### Information supplied ###

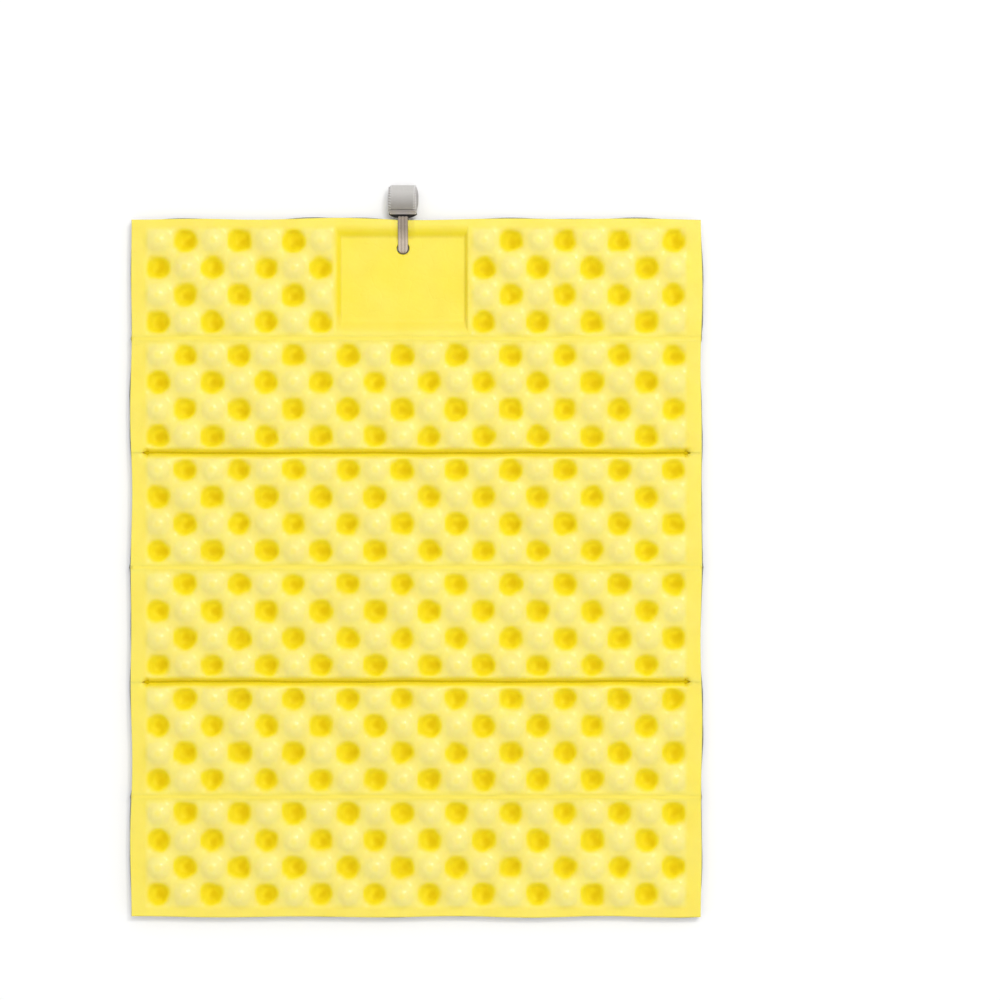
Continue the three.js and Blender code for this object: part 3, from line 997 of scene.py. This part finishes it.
def make_floor():
    bpy.ops.mesh.primitive_plane_add(size=30, location=(0, 0, -0.0003))
    floor = bpy.context.object
    floor.name = "floor"
    floor.data.materials.append(floor_material())


def area_light(name, place, size, power):
    """A rectangular light aimed at the origin."""
    data = bpy.data.lights.new(name, "AREA")
    data.shape = "RECTANGLE"
    data.size, data.size_y = size
    data.energy = power
    light = bpy.data.objects.new(name, data)
    bpy.context.scene.collection.objects.link(light)
    light.location = place
    light.rotation_mode = "QUATERNION"
    light.rotation_quaternion = (-Vector(place)).to_track_quat("-Z", "Y")


def make_lights():
    world = bpy.data.worlds.new("studio")
    bpy.context.scene.world = world
    world.use_nodes = True
    background = world.node_tree.nodes["Background"]
    nodes, links = world.node_tree.nodes, world.node_tree.links
    split = nodes.new("ShaderNodeSeparateXYZ")
    links.new(nodes.new("ShaderNodeTexCoord").outputs["Generated"], split.inputs["Vector"])
    height = spread_of(nodes, links, split.outputs["Z"], 0.5, 1.0)
    sky = ramp(nodes, links, height, [
        (0.0, (0.30, 0.31, 0.33)),
        (0.5, (0.42, 0.43, 0.45)),
        (0.72, (0.80, 0.80, 0.81)),
        (1.0, (1.0, 1.0, 1.0)),
    ])
    links.new(sky, background.inputs["Color"])
    background.inputs["Strength"].default_value = 0.885
    area_light("key", (1.1, 2.0, 4.8), (1.8, 1.4), 70)
    area_light("glint", (2.0, 2.2, 4.6), (0.2, 0.2), 36)


CAMERA_HEIGHT = 2.2
FRAME_WIDTH = 1.0  # metres across the picture, at the sheet's level
SENSOR = 36.0
VIEW_CENTRE = (83.5, EDGE - 281.0)  # the picture's middle


def make_camera():
    data = bpy.data.cameras.new("camera")
    data.sensor_width = SENSOR
    data.lens = SENSOR * CAMERA_HEIGHT / FRAME_WIDTH
    camera = bpy.data.objects.new("camera", data)
    bpy.context.scene.collection.objects.link(camera)
    camera.location = (*metres(VIEW_CENTRE), CAMERA_HEIGHT + SHEET_LEVEL * 0.001)
    bpy.context.scene.camera = camera


make_floor()
make_lights()
make_camera()
bpy.context.scene.view_settings.view_transform = "Standard"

###

### What is asked
Return a word-for-word copy of the lines from the beginning of the listing to the line holding "(0.2, 0.2), 36)", both kept.

### Correct response
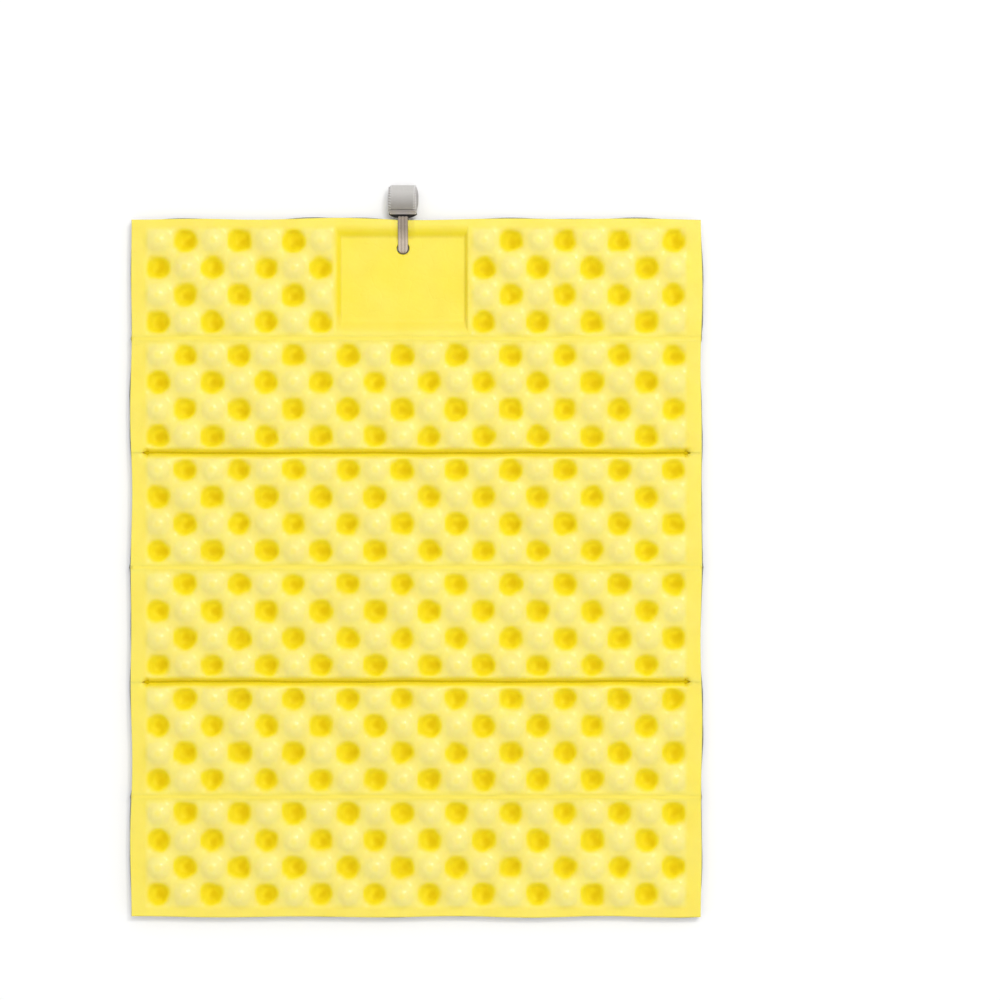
Continue the three.js and Blender code for this object: part 3, from line 997 of scene.py. This part finishes it.
def make_floor():
    bpy.ops.mesh.primitive_plane_add(size=30, location=(0, 0, -0.0003))
    floor = bpy.context.object
    floor.name = "floor"
    floor.data.materials.append(floor_material())


def area_light(name, place, size, power):
    """A rectangular light aimed at the origin."""
    data = bpy.data.lights.new(name, "AREA")
    data.shape = "RECTANGLE"
    data.size, data.size_y = size
    data.energy = power
    light = bpy.data.objects.new(name, data)
    bpy.context.scene.collection.objects.link(light)
    light.location = place
    light.rotation_mode = "QUATERNION"
    light.rotation_quaternion = (-Vector(place)).to_track_quat("-Z", "Y")


def make_lights():
    world = bpy.data.worlds.new("studio")
    bpy.context.scene.world = world
    world.use_nodes = True
    background = world.node_tree.nodes["Background"]
    nodes, links = world.node_tree.nodes, world.node_tree.links
    split = nodes.new("ShaderNodeSeparateXYZ")
    links.new(nodes.new("ShaderNodeTexCoord").outputs["Generated"], split.inputs["Vector"])
    height = spread_of(nodes, links, split.outputs["Z"], 0.5, 1.0)
    sky = ramp(nodes, links, height, [
        (0.0, (0.30, 0.31, 0.33)),
        (0.5, (0.42, 0.43, 0.45)),
        (0.72, (0.80, 0.80, 0.81)),
        (1.0, (1.0, 1.0, 1.0)),
    ])
    links.new(sky, background.inputs["Color"])
    background.inputs["Strength"].default_value = 0.885
    area_light("key", (1.1, 2.0, 4.8), (1.8, 1.4), 70)
    area_light("glint", (2.0, 2.2, 4.6), (0.2, 0.2), 36)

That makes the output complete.